— START Data segment —

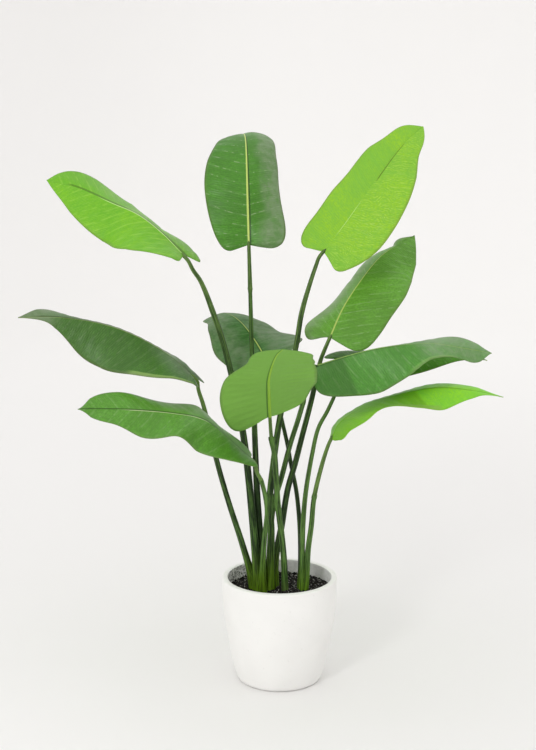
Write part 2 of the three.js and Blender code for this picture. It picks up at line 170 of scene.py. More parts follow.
def half(width, rise, curl, lobe=0):
    """One half of a blade: its width and its rise in degrees along the midrib, its curl and its lobe."""
    return {"width": width, "rise": rise, "curl": curl, "lobe": lobe}


# A leaf's shape. stem is the route up from the soil, rib is the midrib from the stalk to the tip, and
# face is the way its upper side looks. left and right are its halves, and wave is the height and the
# number of the margin's ripples. foot and top are the stem's radii, joint is the height of its socket,
# and slim is the stalk's thickness against the stem's where it isn't the usual one.
#
# A leaf's looks. tone is how light the stem is at its foot, at its joint and at the blade. colour is the
# blade's green, midrib and under are colours of their own, deep is the darkest green against the
# lightest, and gloss is the blade's shine. veins is how light the side veins are on the left and the
# right half, then the dashes along them and the wider stripes, and how far they sweep forward.
# The other rows are markings. Each gives its strength first, and last the shares of the midrib from
# which and to which it shows. A side is -1 for left, 1 for right or 0 for both, and a start is how far
# out a marking begins, as a share of the half's width.
# line is the pale midrib, with half its width. groove is the dark line beside it, with its side, and
# about half its width at the end of the row. sheen is a greyer zone and strip a pale band along the
# margin, both with side and start. shade is a darker part.
LEAVES = {
    "upper_left": dict(
        slot="blade_lime", clump="left_clump", foot=9, top=5.7, joint=640, tone=(0.35, -0.2, 0.9),
        colour=(0.173, 0.449, 0.006), gloss=0.3, veins=(0.35, 0.15, 0, 0.22, 0.8),
        line=(0.9, 1.1, -1, 0.62), groove=(0.8, 1, -1, 0.85, 6.5), sheen=(0.15, 1, 0.1, 0, 1),
        rib=[[-204, 20, 931], [-250, 35, 977], [-300, 50, 1014], [-356, 65, 1037], [-430, 85, 1067],
             [-498, 100, 1083]],
        face=[[0.1, -0.1, 1], [0.1, -0.35, 1], [0.1, -0.8, 0.6], [0.1, -0.9, 0.5], [0.1, -0.9, 0.5]],
        left=half([80, 101, 93, 106, 148], [4, -12, -12, -2, 0], -20),
        right=half([73, 75, 82, 101, 190], [-1, -30, -50, -32, 8], -20, 0.056),
        wave=(2, 2),
        stem=[[-44, -4, 198], [-48, -4, 239], [-59, -2, 368], [-67, 0, 455], [-79, 4, 554],
              [-115, 12, 727], [-143, 16, 815], [-167, 18, 876], [-183, 19, 900]]),
    "top": dict(
        slot="blade_green", clump="left_clump", foot=9, top=3.6, joint=862, slim=1.28,
        tone=(-0.4, 0.5, 0.55), colour=(0.058, 0.234, 0.008), gloss=0.4,
        veins=(0.08, 0.1, 0.32, 0.06, 0.2), line=(1.0, 1.9, -1, 2), groove=(0.95, 1, -1, 0.75, 2.2),
        sheen=(0.75, 1, 0.3, -1, 0.8),
        rib=[[-65, 0, 956], [-67, 8, 1024], [-69, 30, 1094], [-71, 72, 1146], [-74, 120, 1174],
             [-79, 175, 1179], [-85, 225, 1170]],
        face=[[0, -1, 0.2], [0, -1, 0.4], [0, -0.7, 1], [0, 0, 1]],
        left=half([80, 86, 90, 91, 89, 110, 190], [0, -5, -8, -11], -20, 0.004),
        right=half([99, 86, 82, 87, 97, 150, 290], [0, -28, -32, -14, -3], -50, -0.004),
        wave=(1.5, 2),
        stem=[[-37, 15, 191], [-38, 15, 230], [-43, 15, 321], [-49, 14, 423], [-54, 12, 564],
              [-60, 8, 754], [-62, 4, 842]]),
    "upper_right": dict(
        slot="blade_lime", clump="left_clump", foot=8.2, top=5.3, joint=670, tone=(0.2, 0.4, 0.45),
        colour=(0.255, 0.507, 0.016), gloss=0.25, veins=(0.12, 0.65, 0, 0, 0.3),
        line=(0.6, 0.3, 0.14, 0.36), groove=(0.95, 1, 0.54, 0.82, 2.6),
        rib=[[92, 20, 939], [135, 40, 992], [195, 70, 1073], [237, 95, 1128], [272, 120, 1166],
             [309, 140, 1195]],
        face=[[-0.2, -1, 0.5], [-0.2, -1, 0.6], [-0.2, -1, 0.6]],
        left=half([78, 67, 66, 64, 77, 104, 240], [5, 5, 5, 5], -10, 0.014),
        right=half([89, 96, 96, 97, 99, 110, 230], [-5, 0, 0, 0], -15, 0.024),
        wave=(2, 2),
        stem=[[-22, 2, 195], [-21, 2, 234], [-18, 3, 332], [-21, 4, 404], [-15, 4, 470], [3, 6, 598],
              [35, 12, 740], [46, 15, 808], [65, 18, 876], [76, 19, 909]]),
    "middle_right": dict(
        slot="blade_green", clump="left_clump", foot=7.3, top=5, joint=660, tone=(0.05, 0.2, 0.9),
        colour=(0.129, 0.358, 0.029), gloss=0.35, veins=(0.1, 0.15, 0.2, 0.1, 0.7),
        line=(0.85, 1.4, -1, 0.8), groove=(0.6, 1, 0.5, 1.1, 1.5), sheen=(0.5, -1, 0.35, -1, 2),
        rib=[[108, 40, 753], [138, 75, 813], [180, 110, 871], [222, 146, 915], [262, 173, 938],
             [301, 200, 955]],
        face=[[-0.1, -1, 0.4], [-0.1, -1, 0.5], [0, -1, 0.6]],
        left=half([80, 68, 90, 92, 30], [-10, -54, -64, -62, -75], -30, 0.03),
        right=half([106, 103, 101, 110, 126, 173, 230], [0, 0], -15),
        wave=(2, 2),
        stem=[[-13, 16, 190], [-9, 18, 263], [5, 20, 341], [18, 22, 422], [34, 25, 479], [48, 28, 535],
              [69, 34, 618], [87, 38, 700]]),
    "back": dict(
        slot="blade_deep", clump="right_clump", foot=5.3, top=3.9, joint=610, tone=(0.05, 0.05, 0.05),
        colour=(0.038, 0.179, 0.018), deep=0.55, gloss=0.12, veins=(0.2, 0.2, 0.08, 0.05, 0.3),
        line=(0.7, 1.0, -1, 2), groove=(0.6, 0, -1, 2, 1.6), sheen=(0.6, 0, 0.1, -1, 2),
        rib=[[-29, 60, 701], [-51, 110, 730], [-77, 160, 758], [-102, 210, 772], [-126, 260, 773],
             [-144, 305, 760], [-151, 327, 750]],
        face=[[0, -0.6, 1], [0, -0.5, 1], [-0.2, 0, 1], [-0.5, 0.5, 1]],
        left=half([92, 92, 82, 90, 220], [-20, -14, -8, -10], -20),
        right=half([108, 102, 92, 92], [14, -6, -28, -22, -23, -28], -10),
        wave=(4, 2.4),
        stem=[[45, 6, 193], [46, 11, 265], [44, 23, 340], [37, 34, 412], [26, 42, 467], [17, 48, 516],
              [6, 54, 564], [-10, 58, 635]]),
    "front": dict(
        slot="blade_green", clump="front_stem", foot=7.1, top=5.9, joint=556, slim=0.7,
        tone=(0.35, 0.6, 0.8), colour=(0.092, 0.331, 0.033), midrib=(0.29, 0.52, 0.05),
        under=(0.203, 0.442, 0.069), deep=0.88, gloss=0.2, veins=(0.12, 0.12, 0, 0.1, 0.45),
        line=(0.95, 3.1, -1, 2), groove=(0.7, 1, -1, 2, 2.0), sheen=(0.1, 0, 0.2, -1, 2),
        rib=[[-21, -60, 602], [-23, -130, 666], [-23, -200, 709], [-16, -270, 752], [-8, -330, 782],
             [2, -375, 800]],
        face=[[-0.4, 0.7, 0.8], [-0.2, 0.5, 1], [0, 0.3, 1], [0, 0.2, 1]],
        left=half([96, 94, 95, 99, 108, 127, 215, 540], [2, -3, 0, 0], -10, -0.022),
        right=half([108, 104, 96, 88, 230], [-6, -4, 0, 0], -10, 0.012),
        wave=(3, 2),
        stem=[[12, -12, 200], [10, -17, 266], [5, -25, 326], [-4, -35, 404], [-8, -43, 467],
              [-12, -51, 524], [-17, -54, 547]]),
    "middle_left": dict(
        slot="blade_deep", clump="left_clump", foot=6.9, top=5, joint=545, tone=(0.3, 0.05, 1.0),
        colour=(0.046, 0.156, 0.01), gloss=0.4, veins=(0.12, 0.1, 0.06, 0.05, 0.4),
        line=(0.35, 1.0, -1, 2), groove=(0.8, 1, -1, 0.9, 4.5), sheen=(0.7, 0, -0.6, 0.8, 2),
        strip=(0.8, -1, 0.88, 0.02, 0.30),
        rib=[[-186, -10, 678], [-227, -15, 719], [-297, -25, 764], [-369, -35, 793], [-457, -45, 809],
             [-541, -60, 811]],
        face=[[0.1, -0.1, 1], [0.1, -0.2, 1], [0.1, -0.3, 1], [0.1, -0.5, 1]],
        left=half([84, 97, 97, 101, 98, 46, 30], [4, -16, -32, -50, -60, -55, -40], -30, 0.015),
        right=half([82, 81, 80, 84, 130], [-5, -19, -25, -20, 27], -20, 0.066),
        wave=(1.5, 2),
        stem=[[-55, 4, 195], [-62, 2, 234], [-82, 0, 308], [-111, -3, 403], [-136, -6, 497],
              [-162, -8, 613], [-173, -9, 650]]),
    "lower_left": dict(
        slot="blade_green", clump="left_clump", foot=6.2, top=4.2, joint=466, tone=(0.4, 0.65, 0.9),
        colour=(0.1, 0.302, 0.028), midrib=(0.72, 0.80, 0.45), gloss=0.3,
        veins=(0.12, 0.12, 0.05, 0.1, 0.5), line=(0.8, 0.7, 0.33, 0.75), groove=(0.8, 1, -1, 2, 3.4),
        sheen=(0.5, 1, 0.1, 0.25, 0.55),
        rib=[[-63, -80, 516], [-106, -95, 561], [-156, -115, 606], [-221, -130, 624], [-314, -155, 637],
             [-407, -176, 643]],
        face=[[0.1, -0.1, 1], [0.1, -0.1, 1]],
        left=half([96, 90, 76, 82, 82, 96, 230], [6, -16, -42, -20, -46, -35, -20], -25, -0.025),
        right=half([74, 72, 70, 72, 78, 108, 220], [5, 2, 3, 1, 14, 35, 50], -20),
        wave=(2, 2.5),
        stem=[[-37, -16, 202], [-36, -24, 269], [-32, -35, 335], [-27, -43, 388], [-31, -56, 428],
              [-40, -66, 466], [-48, -72, 484]]),
    "right": dict(
        slot="blade_green", clump="left_clump", foot=6.5, top=4.8, joint=625, tone=(0.35, 0.45, 0.4),
        colour=(0.073, 0.286, 0.022), gloss=0.45, veins=(0.1, 0.12, 0.03, 0.12, 0.35),
        line=(0.3, 1.2, -1, 2), groove=(0.5, 1, -1, 2, 1.5), sheen=(0.6, 0, -0.6, 0.6, 2),
        strip=(0.35, 1, 0.86, 0.5, 0.78), shade=(0.5, -1, 0.17),
        rib=[[72, -30, 703], [145, -33, 727], [219, -36, 745], [313, -38, 753], [380, -40, 744],
             [442, -42, 733]],
        face=[[0, -0.2, 1], [0, -0.2, 1], [0, -0.3, 1]],
        left=half([78, 78, 77, 92, 170], [-30, -29, -28, -26, -16, 6, 8], -20),
        right=half([88, 90, 92, 82, 74, 72, 260], [-70, -75, -66, -46, -12, -34, -50], -20),
        wave=(1.2, 2),
        stem=[[-24, 14, 191], [-21, 11, 290], [-18, 8, 350], [-11, 5, 400], [3, 0, 450], [23, -6, 530],
              [40, -12, 587], [53, -18, 640]]),
    "lower_right": dict(
        slot="blade_lime", clump="right_clump", foot=6.6, top=4.6, joint=414, tone=(0.4, 0.65, 0.9),
        colour=(0.300, 0.710, 0.022), gloss=0.15, veins=(0.1, 0.15, 0, 0.06, 0.4),
        line=(0.2, 1.0, -1, 0.4), groove=(0.75, 0, 0.5, 1.1, 1.6), strip=(0.7, 1, 0.78, 0.34, 0.6),
        shade=(0.42, -1, 0.52),
        rib=[[112, 0, 542], [127, 5, 572], [163, 15, 598], [211, 25, 619], [325, 45, 641], [413, 55, 634],
             [487, 65, 617]],
        face=[[0, 0, 1], [0, 0, 1], [0, -0.1, 1]],
        left=half([67, 79, 86], [-18, -17, -14, -1, 18], -20, -0.02),
        right=half([70, 84, 60, 72, 81, 62, 60], [0, -2, -4, -22, -38, -26, -10], -10, -0.035),
        wave=(1.2, 2),
        stem=[[55, -5, 198], [59, -4, 236], [62, -3, 291], [69, -2, 348], [74, -1, 405], [90, 0, 478]]),
    "behind_right": dict(
        slot="blade_green", clump="right_clump", foot=6.4, top=3.5, joint=645, tone=(0.7, 0.8, 0.8),
        colour=(0.062, 0.235, 0.008), gloss=0.1, veins=(0.1, 0.1, 0, 0.1, 0.3), line=(0.5, 1.2, -1, 2),
        groove=(0.5, 0, -1, 2, 1.5), shade=(0.35, -1, 0.4),
        rib=[[141, 60, 699], [201, 80, 711], [285, 95, 717], [374, 110, 710], [458, 120, 688]],
        face=[[0, -0.2, 1], [0, -0.2, 1]],
        left=half([86, 77, 80], [-5, -20, -20, -14, -10], -20, 0.06),
        right=half([80, 80, 80], [-30, -28, -22, -6, 0], -20),
        wave=(1.2, 2),
        stem=[[48, -4, 198], [49, 0, 258], [51, 8, 345], [57, 18, 416], [71, 30, 499], [84, 40, 553],
              [106, 48, 594], [127, 56, 647]]),
}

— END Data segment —

Short task ->
Extract every line that has the string "part" in it.

Written response ->
Write part 2 of the three.js and Blender code for this picture. It picks up at line 170 of scene.py. More parts follow.
# margin, both with side and start. shade is a darker part.